*DATASET EXCERPT*:

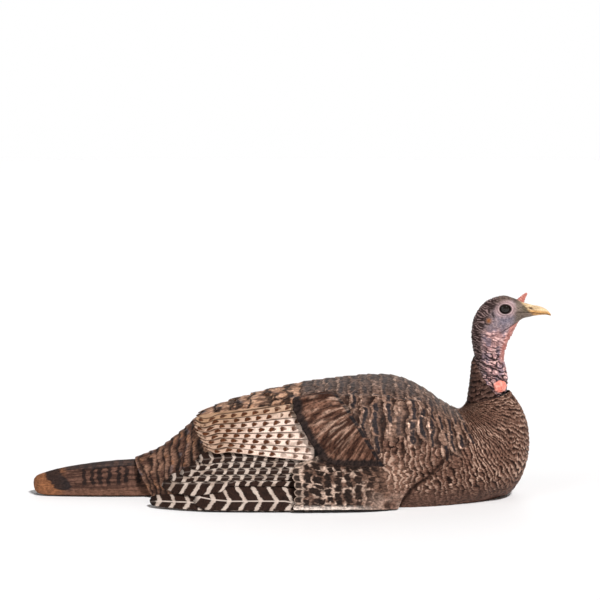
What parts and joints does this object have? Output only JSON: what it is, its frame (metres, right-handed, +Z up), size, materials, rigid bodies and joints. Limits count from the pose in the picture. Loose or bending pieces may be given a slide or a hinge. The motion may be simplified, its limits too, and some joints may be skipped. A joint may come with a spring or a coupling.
{
  "type": "turkey decoy",
  "caption": "Life-size laydown hen turkey decoy: hollow moulded body, drooped wings of separate feathers, bare turning head, plug-in tail.",
  "frame": {"origin": "on the ground, under the middle of the bounding box", "axes": "+X forward to the beak, +Y to the bird's left, +Z up"},
  "size_m": [0.7647, 0.293, 0.2989],
  "materials": {
    "plumage": "moulded feather relief, dark brown with bronze dry brushing",
    "barred_feather": "painted in black and white bars",
    "cream_feather": "painted cream with brown drops",
    "tail_plumage": "painted dark brown with russet bars",
    "head_skin": "painted pinkish grey wrinkled skin, yellow beak",
    "eye": "glossy black",
    "black_plastic": "plain black moulding",
    "steel": "zinc plated",
    "rubber": "matt"
  },
  "bodies": {
    "body": {"body_shell": "plumage", "tail": "tail_plumage", "primary_1_left": "barred_feather", "primary_2_left": "barred_feather", "primary_3_left": "barred_feather", "primary_4_left": "barred_feather", "primary_5_left": "barred_feather", "primary_6_left": "barred_feather", "primary_7_left": "barred_feather", "secondary_1_left": "cream_feather", "secondary_2_left": "cream_feather", "secondary_3_left": "cream_feather", "secondary_4_left": "cream_feather", "secondary_5_left": "cream_feather", "secondary_6_left": "cream_feather", "secondary_7_left": "cream_feather", "secondary_8_left": "cream_feather", "wing_panel_left": "plumage", "wing_screw_1_left": "steel", "wing_screw_2_left": "steel", "base_screw_1_left": "steel", "base_screw_2_left": "steel", "base_screw_3_left": "steel", "primary_1_right": "barred_feather", "primary_2_right": "barred_feather", "primary_3_right": "barred_feather", "primary_4_right": "barred_feather", "primary_5_right": "barred_feather", "primary_6_right": "barred_feather", "primary_7_right": "barred_feather", "secondary_1_right": "cream_feather", "secondary_2_right": "cream_feather", "secondary_3_right": "cream_feather", "secondary_4_right": "cream_feather", "secondary_5_right": "cream_feather", "secondary_6_right": "cream_feather", "secondary_7_right": "cream_feather", "secondary_8_right": "cream_feather", "wing_panel_right": "plumage", "wing_screw_1_right": "steel", "wing_screw_2_right": "steel", "base_screw_1_right": "steel", "base_screw_2_right": "steel", "base_screw_3_right": "steel", "tail_screw": "steel", "base_pan": "black_plastic", "stake_bush": "black_plastic", "stake_tube": "black_plastic", "neck_socket": "black_plastic", "stake_cap": "rubber"},
    "neck_plug_unit": {"neck_plug": "black_plastic", "spring_washer": "steel", "swivel_nut": "steel", "swivel_bolt": "steel"},
    "head": {"head_shell": "head_skin", "neck_cape": "plumage", "neck_bulkhead": "black_plastic", "friction_washer": "rubber", "eye_left": "eye", "eye_right": "eye"}
  },
  "joints": [
    {"name": "head_lift", "type": "slide", "parent": "body", "child": "neck_plug_unit", "axis": [-0.284, 0, 0.9588], "range_m": [0, 0.07]},
    {"name": "head_swivel", "type": "hinge", "parent": "neck_plug_unit", "child": "head", "pos_m": [0.2896, 0, 0.1449], "axis": [-0.284, 0, 0.9588], "range_deg": [-70, 70]}
  ]
}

*THE PROBLEM*: Reproduce the data, keeping every line exactly the same.

*RESULT OF THE TASK*:
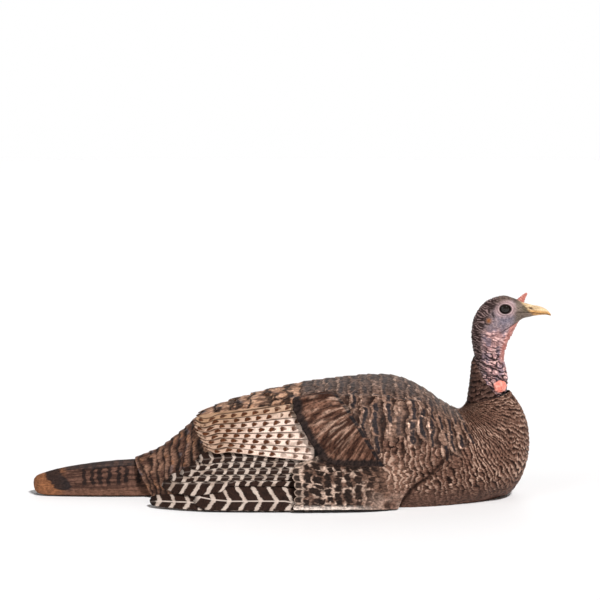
What parts and joints does this object have? Output only JSON: what it is, its frame (metres, right-handed, +Z up), size, materials, rigid bodies and joints. Limits count from the pose in the picture. Loose or bending pieces may be given a slide or a hinge. The motion may be simplified, its limits too, and some joints may be skipped. A joint may come with a spring or a coupling.
{
  "type": "turkey decoy",
  "caption": "Life-size laydown hen turkey decoy: hollow moulded body, drooped wings of separate feathers, bare turning head, plug-in tail.",
  "frame": {"origin": "on the ground, under the middle of the bounding box", "axes": "+X forward to the beak, +Y to the bird's left, +Z up"},
  "size_m": [0.7647, 0.293, 0.2989],
  "materials": {
    "plumage": "moulded feather relief, dark brown with bronze dry brushing",
    "barred_feather": "painted in black and white bars",
    "cream_feather": "painted cream with brown drops",
    "tail_plumage": "painted dark brown with russet bars",
    "head_skin": "painted pinkish grey wrinkled skin, yellow beak",
    "eye": "glossy black",
    "black_plastic": "plain black moulding",
    "steel": "zinc plated",
    "rubber": "matt"
  },
  "bodies": {
    "body": {"body_shell": "plumage", "tail": "tail_plumage", "primary_1_left": "barred_feather", "primary_2_left": "barred_feather", "primary_3_left": "barred_feather", "primary_4_left": "barred_feather", "primary_5_left": "barred_feather", "primary_6_left": "barred_feather", "primary_7_left": "barred_feather", "secondary_1_left": "cream_feather", "secondary_2_left": "cream_feather", "secondary_3_left": "cream_feather", "secondary_4_left": "cream_feather", "secondary_5_left": "cream_feather", "secondary_6_left": "cream_feather", "secondary_7_left": "cream_feather", "secondary_8_left": "cream_feather", "wing_panel_left": "plumage", "wing_screw_1_left": "steel", "wing_screw_2_left": "steel", "base_screw_1_left": "steel", "base_screw_2_left": "steel", "base_screw_3_left": "steel", "primary_1_right": "barred_feather", "primary_2_right": "barred_feather", "primary_3_right": "barred_feather", "primary_4_right": "barred_feather", "primary_5_right": "barred_feather", "primary_6_right": "barred_feather", "primary_7_right": "barred_feather", "secondary_1_right": "cream_feather", "secondary_2_right": "cream_feather", "secondary_3_right": "cream_feather", "secondary_4_right": "cream_feather", "secondary_5_right": "cream_feather", "secondary_6_right": "cream_feather", "secondary_7_right": "cream_feather", "secondary_8_right": "cream_feather", "wing_panel_right": "plumage", "wing_screw_1_right": "steel", "wing_screw_2_right": "steel", "base_screw_1_right": "steel", "base_screw_2_right": "steel", "base_screw_3_right": "steel", "tail_screw": "steel", "base_pan": "black_plastic", "stake_bush": "black_plastic", "stake_tube": "black_plastic", "neck_socket": "black_plastic", "stake_cap": "rubber"},
    "neck_plug_unit": {"neck_plug": "black_plastic", "spring_washer": "steel", "swivel_nut": "steel", "swivel_bolt": "steel"},
    "head": {"head_shell": "head_skin", "neck_cape": "plumage", "neck_bulkhead": "black_plastic", "friction_washer": "rubber", "eye_left": "eye", "eye_right": "eye"}
  },
  "joints": [
    {"name": "head_lift", "type": "slide", "parent": "body", "child": "neck_plug_unit", "axis": [-0.284, 0, 0.9588], "range_m": [0, 0.07]},
    {"name": "head_swivel", "type": "hinge", "parent": "neck_plug_unit", "child": "head", "pos_m": [0.2896, 0, 0.1449], "axis": [-0.284, 0, 0.9588], "range_deg": [-70, 70]}
  ]
}